Team cool house colours with cool planting such as pale blues, silvers, greys and sages for a harmonious relaxing finish that relies on texture, subtle shade differences and movement to remain interesting.
Brick walls can sit with warm red/gold planting with any green sitting up exquisitely.
Weathershield’s latest colour card includes Atlantic Way, a superb blue/grey for Irish light conditions and silvery gardens, which teams well to their more intense slate blue of Sweet Bluebird for doors and windows.
Alternatively contrasts, using bold modern feature walls, can sing with the competing foil of flowers and foliage.
Rather than plunging into glaring primaries or synthetic pastel confections, try a test area in a deep contemporary neutral that will show up plants but not suffer in overcast Irish light.
Fleetwood’s Venetian Tile (a chalky red) and the mocha grounded Antelope highlight the presence of green and golden leafy shrubs, climbers and vivid blooms.
Choose plants that will cycle through the year in suitable flowers and foliage.
Stiff exotics and desert plants such as aloe, tall grasses and clump-forming bamboo, along with sculptural trees like acer and other specimen, look fantastic against white or off-white walls.
Raised beds, containers and cut-outs in paving allow you to curate these muscular plantings against a formal render backdrop.
You can indicate desert, strand and Mediterranean settings with sandy shades or self coloured renders.
Don’t forget the influence of shadow where light passes through and around plants.
A pale colour and north eastern position will soften stark shadow, a south or south west position will bring it out to play, especially where plants are close to the house walls.
Spot lights can be used to silhouette trees and shrubs for additional theatrical play.
LETTERS AND NUMBERS
Lettering and numbers combined to fresh paintwork will kick up the look, and doing it yourself, involves a relatively small spend.

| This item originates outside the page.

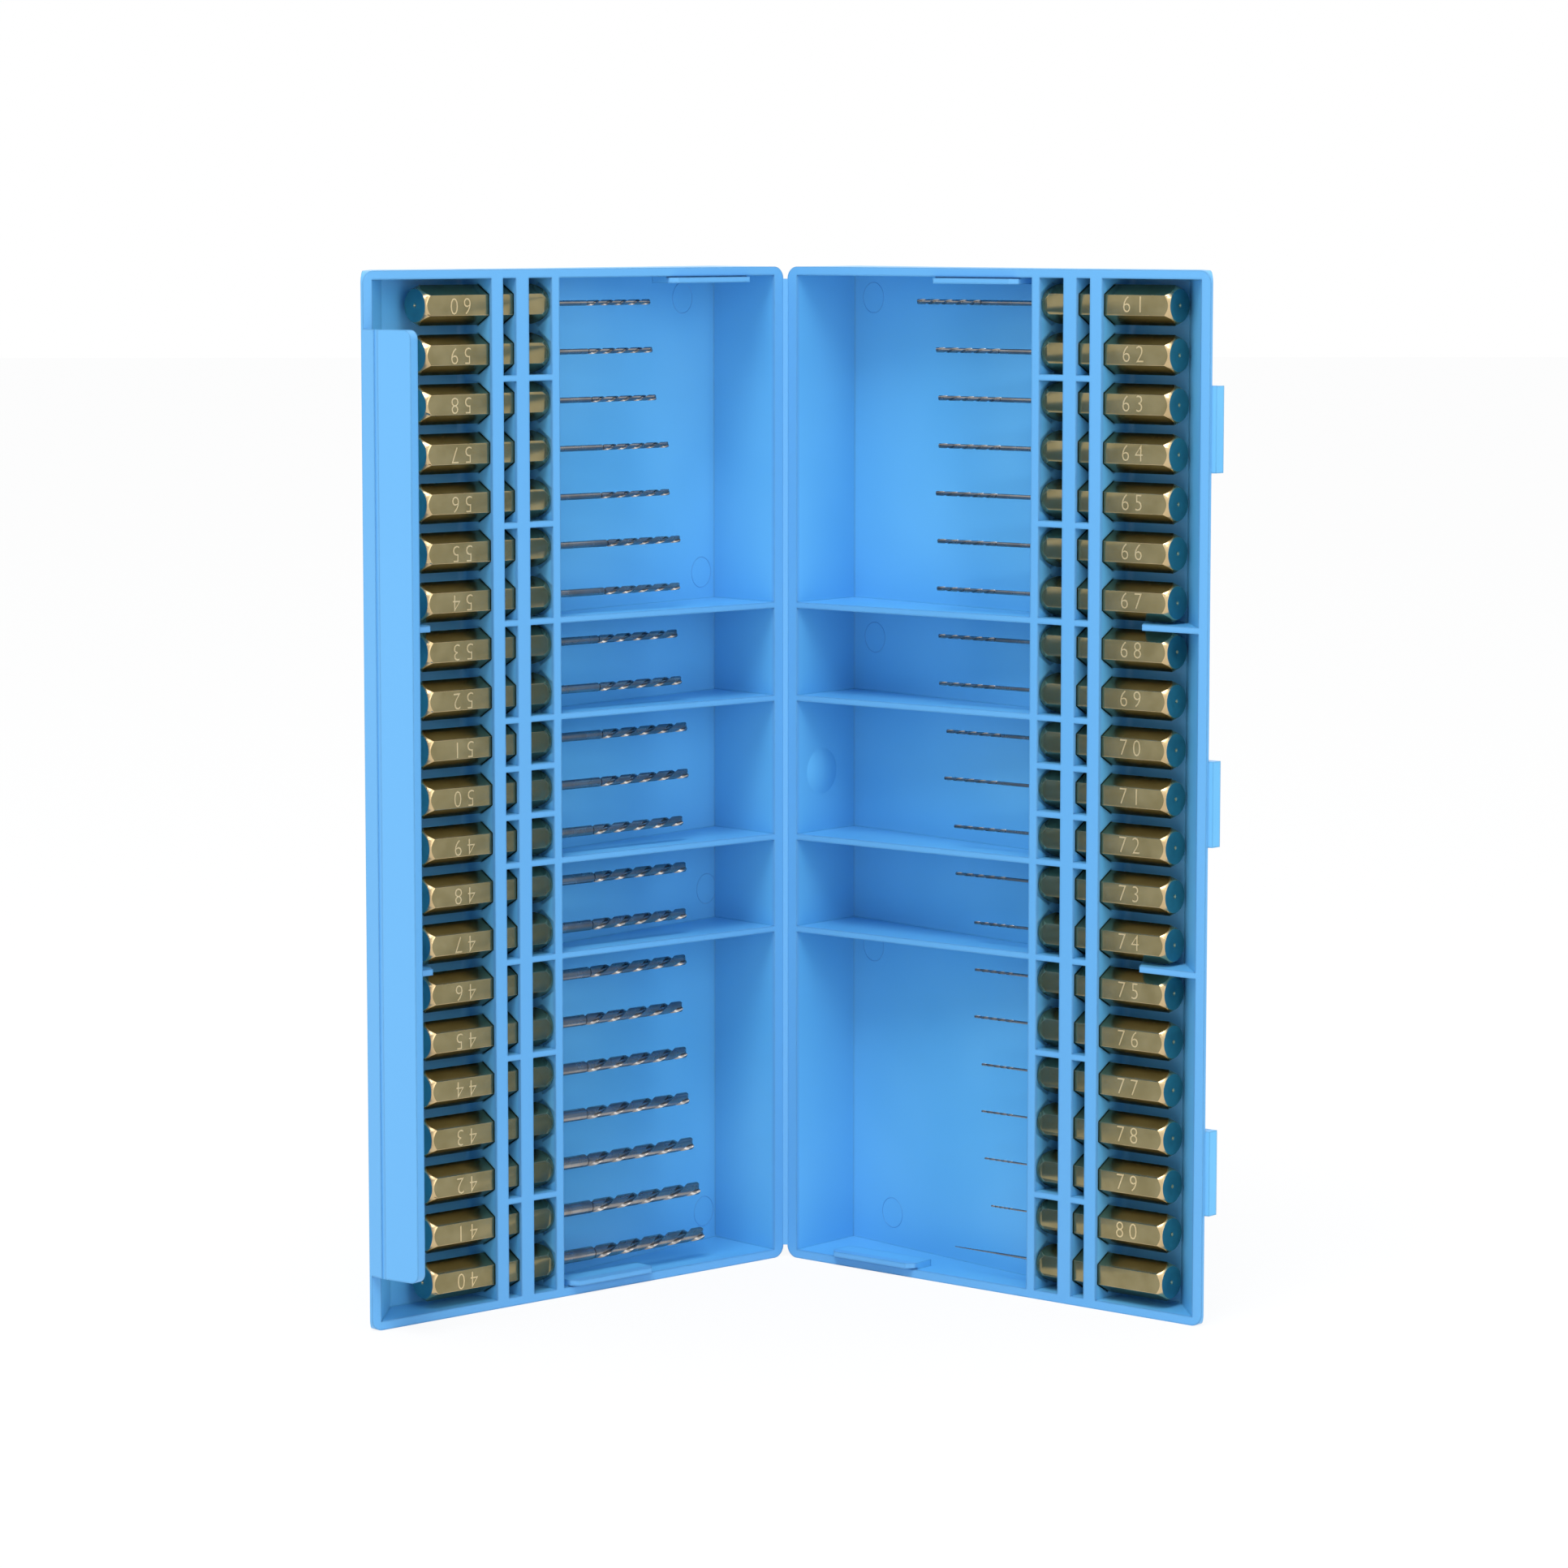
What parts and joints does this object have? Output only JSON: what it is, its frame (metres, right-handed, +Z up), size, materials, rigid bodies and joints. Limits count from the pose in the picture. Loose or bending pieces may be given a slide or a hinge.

Bold modern fonts such as Helvetica and Gill Sans signal change and in stainless steel will add some easy flash.
For a period house try Century, or a more traditional font.
Go large, mix up number sizing, and consider a floating set which use dedicated fixings to leave a few millimetres of depth to the rear of the letters or numbers and no visible screws.
Look for marine grade stainless steel to avoid future rusting and rub your address over occasionally with a little WD-40 for shine and protection.
Follow the drilling template carefully and use a level. Goodwin & Goodwin have a good selection from €32 per oversized number. notonthehighstreet.com.